Senin 08 Sep 2014 12:00 WIB

Omah Munir dan Generasi Melawan Lupa

Red:

Ahad (7/9) sore, keriuhan yang tak biasa terjadi di sebuah rumah dua lantai di Jalan Bukit Berbunga, Kota Batu, Jawa Timur. Tenda, kursi, serta panggung tertata di halaman bak dekorasi pesta pernikahan. Tetapi, orang-orang di sekitar rumah itu tahu tidak ada pernikahan yang sedang diresepsikan.

Rumah tua di pinggir jalan itu milik Munir Said Thalib, pejuang Hak Asasi Manusia (HAM) yang sudah almarhum. Sepuluh tahun lalu, 7 September 2004, pria kelahiran Malang 1965 itu ditemukan tak bernyawa dalam sebuah penerbangan Jakarta-Amsterdam.

 

 

 

 

 

 

 

 

 

Foto:Republika/ Wihdan

Komite Aksi Solidaritas untuk Munir (Kasum) melukis stensil wajah munir saat peringatan 10 tahun kasus pembunuhan aktivis HAM Munir saat hari bebas kendaraan bermotor di Bundaran HI, Jakarta, Ahad (7/9).

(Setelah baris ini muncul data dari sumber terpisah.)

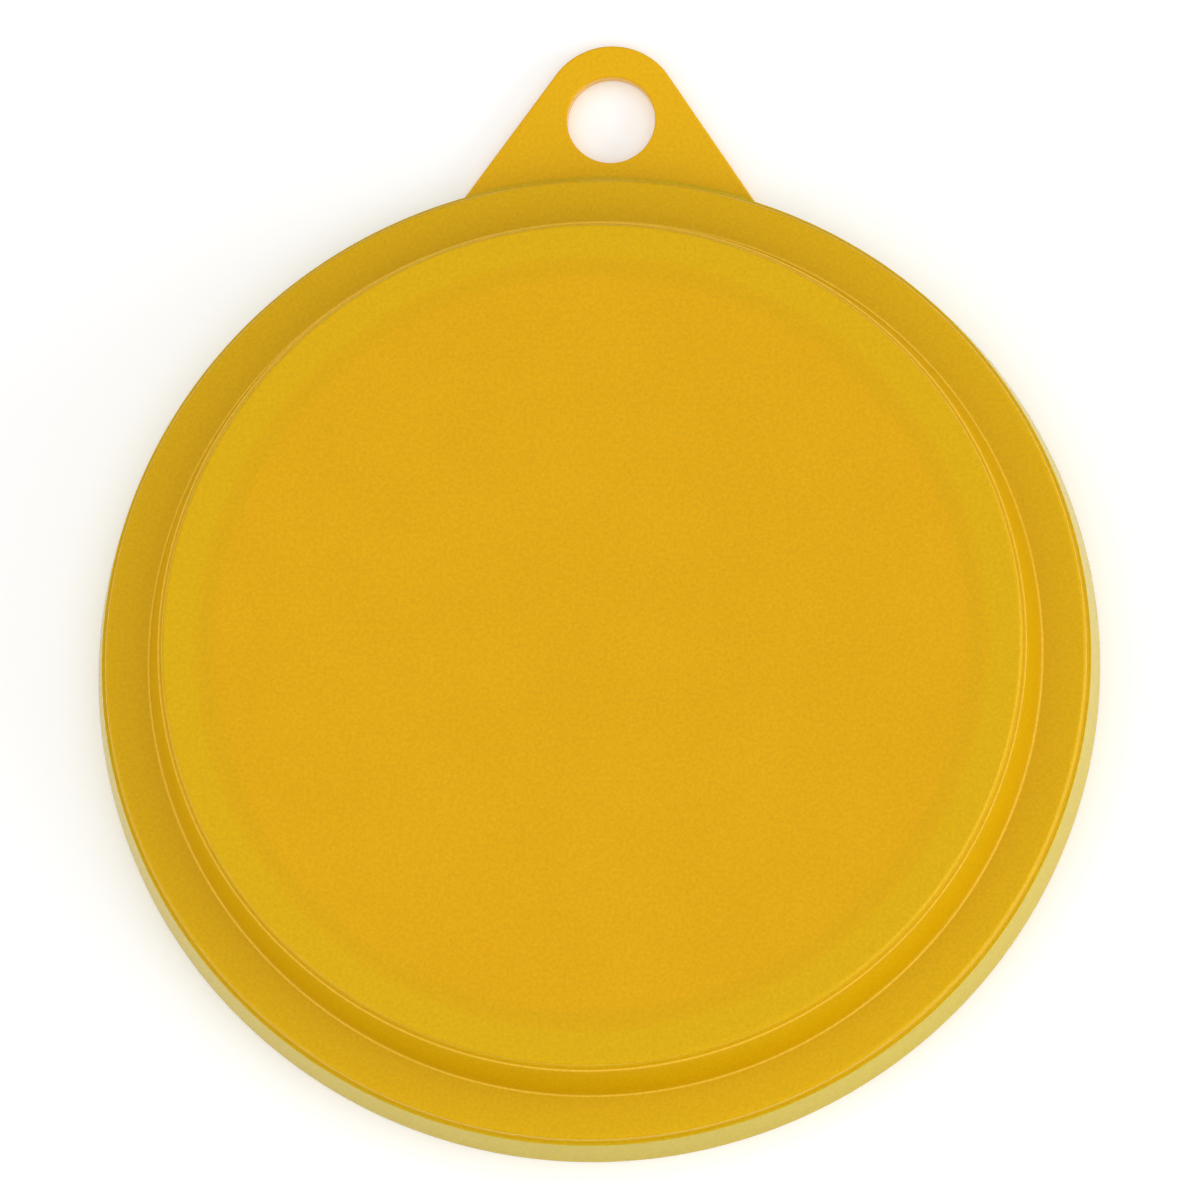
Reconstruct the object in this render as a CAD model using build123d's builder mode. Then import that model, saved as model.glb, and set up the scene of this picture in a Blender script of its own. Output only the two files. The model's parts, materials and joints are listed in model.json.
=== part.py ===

Persis satu dekade setelah Munir berpulang, para pegiat HAM, lembaga swadaya masyarakat (LSM), mahasiswa, dan banyak kalangan lainnya memperingati hari bersejarah tersebut. Rumah tua itu tak lagi menjadi hunian sejak Istri Munir, Suciwati, merelakannya menjadi ruang publik pada Desember 2013. Rumah itu kini bernama Omah Munir. Sebuah museum kecil bertema HAM yang secara khusus didedikasikan untuk mengenang sosok dan pemikiran Munir.

"Omah" dalam bahasa Jawa berarti rumah. "Kalau namanya museum, terkesannya tua dan dingin. Kalau omah itu kan jadi terasa seperti tempat tinggal yang hidup," ujar Nong Darol Mahmada, salah satu pegiat HAM.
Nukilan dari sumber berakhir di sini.